Yes, flag patterns can be observed and utilized in various financial markets, including stocks, forex, commodities, and cryptocurrencies. The universality of these patterns across different markets is due to their representation of common market psychology and price action behavior.

How can I combine flag patterns with other technical indicators?

To enhance trading decisions, combine flag patterns with other technical indicators like volume analysis, trend lines, and moving averages. Use volume to confirm the strength of the breakout, trend lines to identify overall market direction, and moving averages to gauge momentum. This multi-indicator approach can provide more robust trading signals.

When should I enter a trade based on a flag pattern?

Enter a trade when the price breaks out of the flag pattern in the direction of the prevailing trend. Wait for confirmation of the breakout, which may include increased volume or a decisive close beyond the flag’s boundary.
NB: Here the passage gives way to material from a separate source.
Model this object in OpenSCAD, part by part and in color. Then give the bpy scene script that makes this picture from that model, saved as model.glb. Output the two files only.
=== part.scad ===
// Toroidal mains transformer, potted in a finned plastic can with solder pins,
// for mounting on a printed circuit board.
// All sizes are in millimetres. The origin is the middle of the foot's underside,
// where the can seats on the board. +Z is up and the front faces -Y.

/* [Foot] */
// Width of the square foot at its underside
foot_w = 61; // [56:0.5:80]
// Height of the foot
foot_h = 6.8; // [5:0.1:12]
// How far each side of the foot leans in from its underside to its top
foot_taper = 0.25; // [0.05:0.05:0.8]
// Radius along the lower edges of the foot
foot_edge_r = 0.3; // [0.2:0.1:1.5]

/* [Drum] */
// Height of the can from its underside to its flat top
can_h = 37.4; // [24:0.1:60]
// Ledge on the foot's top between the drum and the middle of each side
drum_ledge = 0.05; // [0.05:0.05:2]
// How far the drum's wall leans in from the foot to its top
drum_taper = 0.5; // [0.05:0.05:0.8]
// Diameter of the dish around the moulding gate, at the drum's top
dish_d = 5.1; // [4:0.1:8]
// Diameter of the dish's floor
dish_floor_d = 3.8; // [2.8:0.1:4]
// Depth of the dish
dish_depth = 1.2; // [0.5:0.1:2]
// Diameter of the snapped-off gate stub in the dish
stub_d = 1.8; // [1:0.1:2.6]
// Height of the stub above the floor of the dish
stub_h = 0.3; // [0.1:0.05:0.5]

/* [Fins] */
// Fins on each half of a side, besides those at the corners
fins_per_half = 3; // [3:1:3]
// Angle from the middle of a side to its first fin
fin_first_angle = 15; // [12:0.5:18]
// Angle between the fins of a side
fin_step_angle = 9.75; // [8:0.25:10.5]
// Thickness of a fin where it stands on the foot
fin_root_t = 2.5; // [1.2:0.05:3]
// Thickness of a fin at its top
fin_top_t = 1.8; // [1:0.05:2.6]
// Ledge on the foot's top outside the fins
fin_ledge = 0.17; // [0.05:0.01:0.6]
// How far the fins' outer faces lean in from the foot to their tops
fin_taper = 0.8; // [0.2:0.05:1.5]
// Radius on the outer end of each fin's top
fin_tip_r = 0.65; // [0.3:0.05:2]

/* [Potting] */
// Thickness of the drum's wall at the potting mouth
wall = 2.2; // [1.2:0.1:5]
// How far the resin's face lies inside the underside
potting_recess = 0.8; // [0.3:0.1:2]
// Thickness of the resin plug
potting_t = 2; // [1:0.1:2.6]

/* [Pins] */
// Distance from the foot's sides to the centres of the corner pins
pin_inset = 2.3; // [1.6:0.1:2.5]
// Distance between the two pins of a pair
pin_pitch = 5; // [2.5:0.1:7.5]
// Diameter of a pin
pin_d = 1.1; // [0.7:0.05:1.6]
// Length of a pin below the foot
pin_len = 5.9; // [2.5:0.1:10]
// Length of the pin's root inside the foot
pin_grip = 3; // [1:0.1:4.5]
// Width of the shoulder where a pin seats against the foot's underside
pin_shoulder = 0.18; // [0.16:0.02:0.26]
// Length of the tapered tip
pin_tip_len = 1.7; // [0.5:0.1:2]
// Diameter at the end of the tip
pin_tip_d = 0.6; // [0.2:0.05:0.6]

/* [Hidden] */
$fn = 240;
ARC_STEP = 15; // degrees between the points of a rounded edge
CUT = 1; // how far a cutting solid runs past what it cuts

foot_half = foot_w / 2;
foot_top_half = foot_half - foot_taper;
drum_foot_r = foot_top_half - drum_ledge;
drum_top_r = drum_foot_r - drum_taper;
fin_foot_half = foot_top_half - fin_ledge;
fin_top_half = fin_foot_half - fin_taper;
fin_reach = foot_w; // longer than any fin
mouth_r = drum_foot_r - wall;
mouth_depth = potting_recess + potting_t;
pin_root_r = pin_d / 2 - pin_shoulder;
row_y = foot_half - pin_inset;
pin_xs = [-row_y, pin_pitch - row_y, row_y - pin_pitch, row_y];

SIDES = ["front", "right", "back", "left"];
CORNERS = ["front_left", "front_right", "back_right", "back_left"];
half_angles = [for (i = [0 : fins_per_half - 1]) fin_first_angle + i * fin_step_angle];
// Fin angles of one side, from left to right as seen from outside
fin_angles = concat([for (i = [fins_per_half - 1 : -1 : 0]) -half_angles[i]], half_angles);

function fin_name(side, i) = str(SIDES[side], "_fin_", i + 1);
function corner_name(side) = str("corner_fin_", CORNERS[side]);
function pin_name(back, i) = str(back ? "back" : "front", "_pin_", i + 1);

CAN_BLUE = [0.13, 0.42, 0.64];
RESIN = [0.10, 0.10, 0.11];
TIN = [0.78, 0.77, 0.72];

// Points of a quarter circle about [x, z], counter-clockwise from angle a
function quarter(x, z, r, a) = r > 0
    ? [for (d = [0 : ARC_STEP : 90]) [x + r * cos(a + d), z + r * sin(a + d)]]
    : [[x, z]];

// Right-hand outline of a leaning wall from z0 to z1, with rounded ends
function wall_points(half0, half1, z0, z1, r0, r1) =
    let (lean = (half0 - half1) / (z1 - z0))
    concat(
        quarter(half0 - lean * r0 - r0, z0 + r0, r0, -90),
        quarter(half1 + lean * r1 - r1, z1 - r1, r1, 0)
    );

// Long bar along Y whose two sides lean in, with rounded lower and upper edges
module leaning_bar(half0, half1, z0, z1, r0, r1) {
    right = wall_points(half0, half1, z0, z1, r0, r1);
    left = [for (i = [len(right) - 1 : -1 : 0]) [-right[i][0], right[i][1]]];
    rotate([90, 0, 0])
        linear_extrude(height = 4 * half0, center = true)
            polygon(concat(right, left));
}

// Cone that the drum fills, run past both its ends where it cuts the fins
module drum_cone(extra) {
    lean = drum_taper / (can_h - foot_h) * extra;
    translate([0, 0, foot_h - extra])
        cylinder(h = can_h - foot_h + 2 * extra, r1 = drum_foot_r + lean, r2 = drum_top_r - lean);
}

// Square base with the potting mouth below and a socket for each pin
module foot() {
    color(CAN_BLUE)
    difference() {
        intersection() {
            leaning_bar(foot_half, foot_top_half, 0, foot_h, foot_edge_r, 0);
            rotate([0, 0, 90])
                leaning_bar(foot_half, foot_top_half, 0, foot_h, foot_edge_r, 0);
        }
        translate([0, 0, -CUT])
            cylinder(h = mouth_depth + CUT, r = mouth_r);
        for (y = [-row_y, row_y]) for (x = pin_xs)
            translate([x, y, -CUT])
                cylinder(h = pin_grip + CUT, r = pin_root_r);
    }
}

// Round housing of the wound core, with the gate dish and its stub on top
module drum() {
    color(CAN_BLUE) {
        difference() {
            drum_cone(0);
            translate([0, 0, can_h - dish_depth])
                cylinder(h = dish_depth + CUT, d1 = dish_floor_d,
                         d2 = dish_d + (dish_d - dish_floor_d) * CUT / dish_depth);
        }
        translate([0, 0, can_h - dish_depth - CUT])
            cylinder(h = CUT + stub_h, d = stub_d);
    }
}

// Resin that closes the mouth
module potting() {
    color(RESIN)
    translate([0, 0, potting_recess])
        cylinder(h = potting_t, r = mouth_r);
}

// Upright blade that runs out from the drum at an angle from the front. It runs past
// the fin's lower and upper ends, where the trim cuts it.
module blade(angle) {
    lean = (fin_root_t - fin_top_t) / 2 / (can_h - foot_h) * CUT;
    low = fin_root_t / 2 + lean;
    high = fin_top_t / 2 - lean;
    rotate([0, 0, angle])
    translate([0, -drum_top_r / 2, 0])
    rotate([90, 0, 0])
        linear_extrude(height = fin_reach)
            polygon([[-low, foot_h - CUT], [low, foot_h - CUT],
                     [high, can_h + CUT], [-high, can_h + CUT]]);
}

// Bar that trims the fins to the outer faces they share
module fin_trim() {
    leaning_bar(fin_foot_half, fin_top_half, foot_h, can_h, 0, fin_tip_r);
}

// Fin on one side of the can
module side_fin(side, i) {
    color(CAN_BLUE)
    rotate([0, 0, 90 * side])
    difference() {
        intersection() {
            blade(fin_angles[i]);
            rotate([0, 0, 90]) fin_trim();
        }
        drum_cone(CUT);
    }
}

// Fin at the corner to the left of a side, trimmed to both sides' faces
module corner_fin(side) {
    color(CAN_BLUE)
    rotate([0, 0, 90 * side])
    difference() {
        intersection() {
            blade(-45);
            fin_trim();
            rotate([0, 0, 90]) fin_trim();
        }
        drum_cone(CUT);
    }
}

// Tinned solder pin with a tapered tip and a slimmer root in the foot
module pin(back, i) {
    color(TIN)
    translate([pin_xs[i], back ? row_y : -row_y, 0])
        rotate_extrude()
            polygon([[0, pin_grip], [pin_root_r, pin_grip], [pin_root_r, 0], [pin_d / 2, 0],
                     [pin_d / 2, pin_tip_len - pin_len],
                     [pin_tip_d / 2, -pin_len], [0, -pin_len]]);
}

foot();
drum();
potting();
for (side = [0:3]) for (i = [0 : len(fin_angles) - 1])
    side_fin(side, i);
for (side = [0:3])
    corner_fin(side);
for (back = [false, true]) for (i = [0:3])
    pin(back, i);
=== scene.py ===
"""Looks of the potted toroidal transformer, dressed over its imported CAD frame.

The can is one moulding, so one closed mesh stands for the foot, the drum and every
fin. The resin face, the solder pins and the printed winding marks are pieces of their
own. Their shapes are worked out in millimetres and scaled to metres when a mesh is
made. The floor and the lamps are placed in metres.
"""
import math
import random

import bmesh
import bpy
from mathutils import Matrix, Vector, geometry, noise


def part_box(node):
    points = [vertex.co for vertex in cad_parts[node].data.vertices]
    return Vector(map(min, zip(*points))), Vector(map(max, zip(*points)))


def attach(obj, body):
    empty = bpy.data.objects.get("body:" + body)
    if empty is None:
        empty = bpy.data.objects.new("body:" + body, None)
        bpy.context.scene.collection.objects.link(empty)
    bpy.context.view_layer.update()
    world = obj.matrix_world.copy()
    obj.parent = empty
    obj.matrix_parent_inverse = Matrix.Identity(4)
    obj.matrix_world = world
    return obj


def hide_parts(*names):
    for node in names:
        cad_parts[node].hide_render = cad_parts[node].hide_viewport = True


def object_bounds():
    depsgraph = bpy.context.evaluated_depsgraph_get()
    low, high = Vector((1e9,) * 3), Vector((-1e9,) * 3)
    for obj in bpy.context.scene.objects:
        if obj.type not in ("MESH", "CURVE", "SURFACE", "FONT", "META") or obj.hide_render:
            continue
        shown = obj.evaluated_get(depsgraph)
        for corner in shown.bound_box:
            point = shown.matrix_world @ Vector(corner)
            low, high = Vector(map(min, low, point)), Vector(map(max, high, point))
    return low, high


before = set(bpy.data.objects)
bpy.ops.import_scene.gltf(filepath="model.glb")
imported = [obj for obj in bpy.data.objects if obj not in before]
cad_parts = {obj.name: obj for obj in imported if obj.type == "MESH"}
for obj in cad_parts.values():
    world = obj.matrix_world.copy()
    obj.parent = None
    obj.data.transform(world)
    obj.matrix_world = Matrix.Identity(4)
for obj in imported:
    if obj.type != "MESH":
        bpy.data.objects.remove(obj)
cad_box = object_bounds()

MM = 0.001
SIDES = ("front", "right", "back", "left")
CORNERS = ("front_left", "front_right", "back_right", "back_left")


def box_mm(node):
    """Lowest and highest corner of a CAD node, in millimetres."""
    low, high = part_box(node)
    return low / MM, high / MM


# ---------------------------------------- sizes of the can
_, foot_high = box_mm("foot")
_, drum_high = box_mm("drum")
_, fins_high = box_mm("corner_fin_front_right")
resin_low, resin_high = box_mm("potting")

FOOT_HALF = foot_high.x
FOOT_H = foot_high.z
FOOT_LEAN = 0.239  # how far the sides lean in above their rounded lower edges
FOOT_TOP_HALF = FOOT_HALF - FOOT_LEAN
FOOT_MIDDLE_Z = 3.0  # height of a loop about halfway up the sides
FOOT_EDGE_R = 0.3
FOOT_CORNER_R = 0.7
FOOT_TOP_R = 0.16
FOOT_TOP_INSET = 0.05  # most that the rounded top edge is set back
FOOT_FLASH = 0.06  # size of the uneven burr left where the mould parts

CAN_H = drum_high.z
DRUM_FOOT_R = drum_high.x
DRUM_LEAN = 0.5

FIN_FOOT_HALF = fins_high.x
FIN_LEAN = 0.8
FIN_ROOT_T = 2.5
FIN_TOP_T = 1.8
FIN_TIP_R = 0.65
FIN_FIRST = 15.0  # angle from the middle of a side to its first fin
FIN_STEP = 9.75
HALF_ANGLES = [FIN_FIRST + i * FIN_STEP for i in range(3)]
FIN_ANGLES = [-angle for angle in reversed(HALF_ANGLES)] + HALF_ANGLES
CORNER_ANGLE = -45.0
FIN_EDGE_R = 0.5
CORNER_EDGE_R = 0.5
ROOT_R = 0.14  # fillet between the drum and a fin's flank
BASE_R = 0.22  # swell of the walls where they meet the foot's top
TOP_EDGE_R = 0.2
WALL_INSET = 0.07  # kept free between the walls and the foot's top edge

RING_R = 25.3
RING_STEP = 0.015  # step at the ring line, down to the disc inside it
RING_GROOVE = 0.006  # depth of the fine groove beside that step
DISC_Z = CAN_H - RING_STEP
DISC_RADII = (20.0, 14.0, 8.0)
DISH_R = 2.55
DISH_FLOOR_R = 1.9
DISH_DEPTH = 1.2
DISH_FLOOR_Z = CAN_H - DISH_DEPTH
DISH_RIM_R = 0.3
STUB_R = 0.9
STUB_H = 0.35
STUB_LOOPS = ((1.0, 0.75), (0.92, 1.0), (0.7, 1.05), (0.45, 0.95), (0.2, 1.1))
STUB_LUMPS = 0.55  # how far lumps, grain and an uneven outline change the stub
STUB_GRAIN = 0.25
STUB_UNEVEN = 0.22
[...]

It’s crucial to exercise patience and not rush into trades based solely on the appearance of a potential flag pattern.

How do I set stop-loss orders when trading flag patterns?
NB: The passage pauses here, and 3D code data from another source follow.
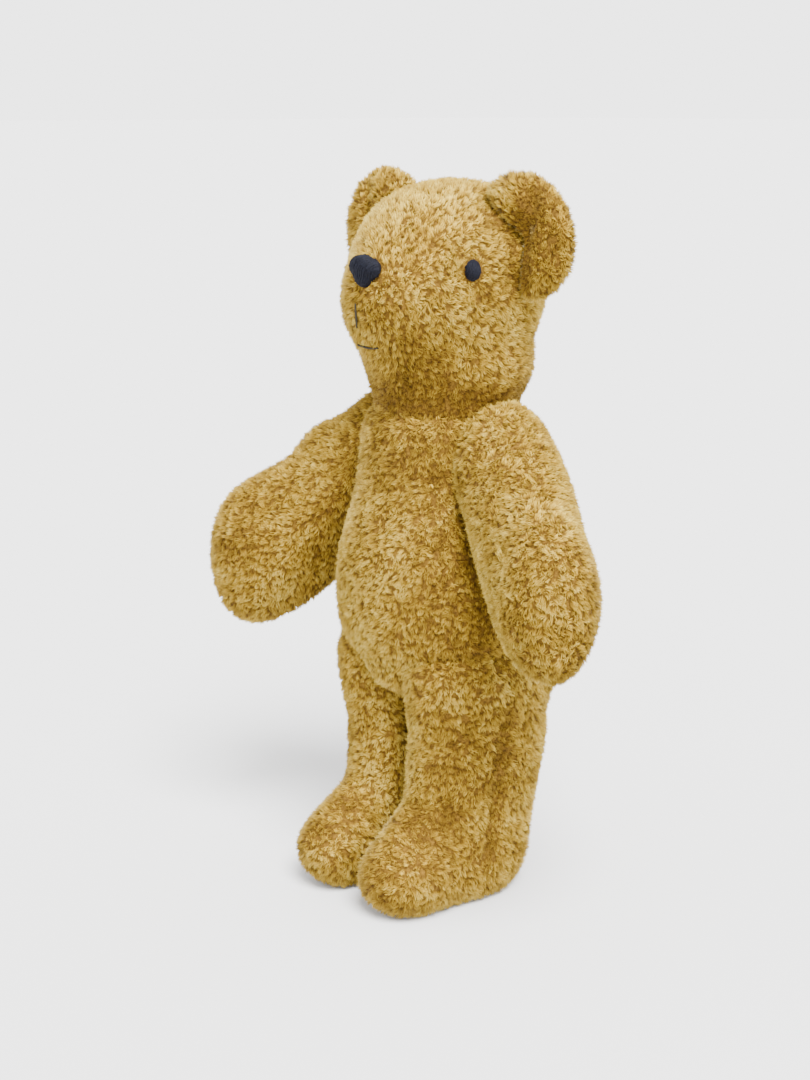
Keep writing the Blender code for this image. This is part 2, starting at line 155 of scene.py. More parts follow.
# The view: degrees round from the front and up from the floor, and metres
VIEW = (47.0, 14.0)
VIEW_DISTANCE = 0.7
VIEW_HEIGHT = 0.14
SENSOR_WIDTH = 36
LENS = 58.3
VIEW_SHIFT = -0.039

# Studio light and floor. The key light's spread is in degrees, and the floor's reach in metres
AMBIENT = 3.6
SKY_TOP = 0.35
SKY_FADE = (0.35, 0.85)
KEY = 13.2
KEY_FROM = (0.62, -0.30, 1.0)
KEY_SPREAD = 30
FLOOR_ALBEDO = 0.678
FLOOR_REACH = 30.0


# Meshes ----------------------------------------------------------------------------------


def unit(vectors):
    vectors = np.asarray(vectors, float)
    return vectors / np.maximum(np.linalg.norm(vectors, axis=-1, keepdims=True), 1e-12)


def triangles(*nodes):
    """Corners and faces of some CAD nodes at rest."""
    corners, faces, first = [], [], 0
    for name in nodes:
        mesh = frame["nodes"][name].data
        mesh.calc_loop_triangles()
        points = np.empty(len(mesh.vertices) * 3)
        mesh.vertices.foreach_get("co", points)
        index = np.empty(len(mesh.loop_triangles) * 3, np.int32)
        mesh.loop_triangles.foreach_get("vertices", index)
        corners.append(points.reshape(-1, 3))
        faces.append(index.reshape(-1, 3) + first)
        first += len(mesh.vertices)
    return np.concatenate(corners), np.concatenate(faces)


def tree_of(*nodes):
    corners, faces = triangles(*nodes)
    return BVHTree.FromPolygons(corners.tolist(), faces.tolist())


def middle_of(node):
    return sum(map(Vector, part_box(node)), Vector()) / 2


def linked(name, data):
    """A new object in the scene."""
    obj = bpy.data.objects.new(name, data)
    bpy.context.scene.collection.objects.link(obj)
    return obj


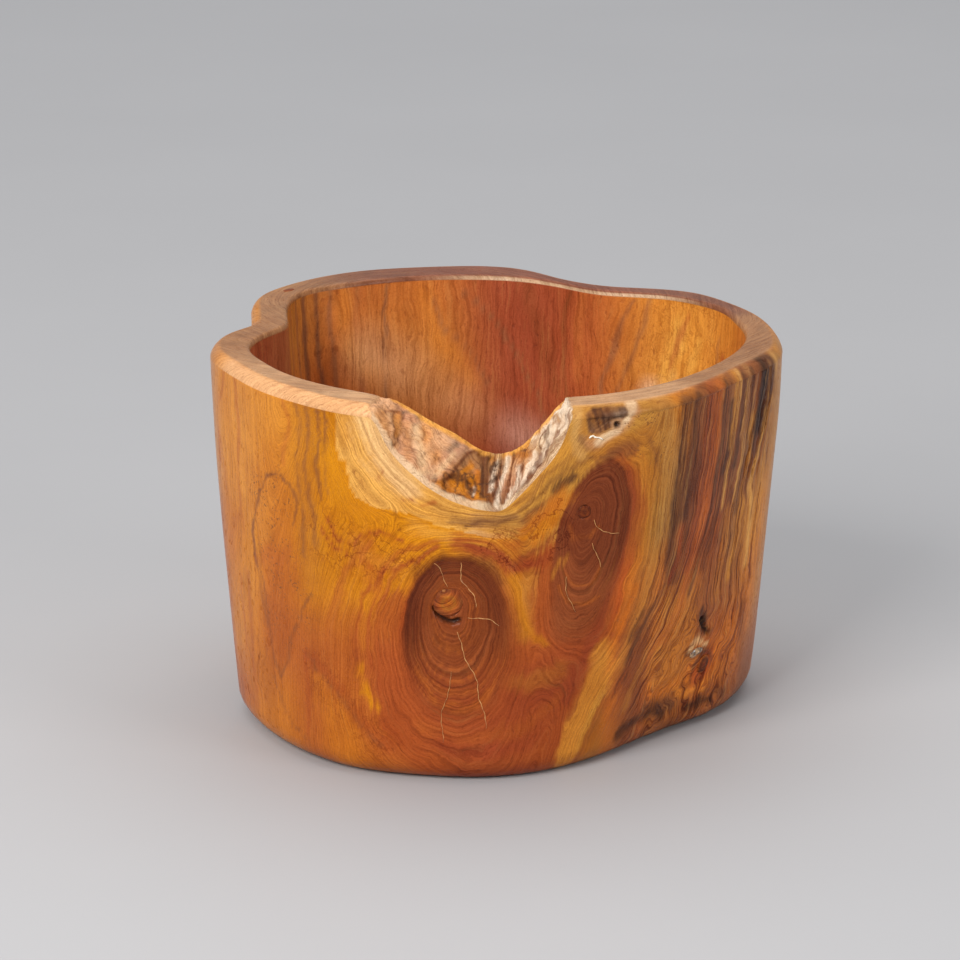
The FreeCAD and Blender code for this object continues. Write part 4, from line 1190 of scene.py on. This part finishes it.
def stack_faces(rings, sides):
    """Faces of a stack of rings, closed by a first and a last centre point listed after them."""
    last = (rings - 1) * sides
    top = rings * sides
    ends = fan_faces(top, 0, sides, turned=True) + fan_faces(top + 1, last, sides)
    return grid_faces(rings, sides) + ends


def zip_rings(lower, lower_angles, upper, upper_angles):
    """Triangles between two rings that share a curve but not their spacing."""
    lower_order = np.argsort(lower_angles)
    upper_order = np.argsort(upper_angles)
    lower_at = np.append(lower_angles[lower_order], lower_angles[lower_order[0]] + 360.0)
    upper_at = np.append(upper_angles[upper_order], upper_angles[upper_order[0]] + 360.0)
    faces, i, j = [], 0, 0
    while i < len(lower_order) or j < len(upper_order):
        here = lower + int(lower_order[i % len(lower_order)])
        there = upper + int(upper_order[j % len(upper_order)])
        step_lower = j >= len(upper_order) or (i < len(lower_order) and lower_at[i + 1] <= upper_at[j + 1])
        if step_lower:
            i += 1
            faces.append((here, lower + int(lower_order[i % len(lower_order)]), there))
        else:
            j += 1
            faces.append((here, upper + int(upper_order[j % len(upper_order)]), there))
    return faces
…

Set stop-loss orders just below the lowest point of the flag for bullish patterns or just above the highest point for bearish patterns. This placement helps protect against false breakouts while allowing for some price fluctuation. Always consider your risk tolerance and the volatility of the asset when determining the exact placement of your stop-loss.

What are some common mistakes to avoid when trading flag patterns?

Common mistakes include entering trades too early before confirmation, ignoring the overall market trend, and not considering other technical indicators. Avoid over-trading by waiting for clear, high-probability setups. Don’t neglect risk management, and be cautious of low-volume breakouts, which can lead to false signals.

How long do flag patterns typically last?

Flag patterns are generally short-term formations, typically lasting a few days to a few weeks. However, the duration can vary depending on the timeframe of the chart and the specific market conditions. Longer-term charts may show flag patterns that last several weeks or even months.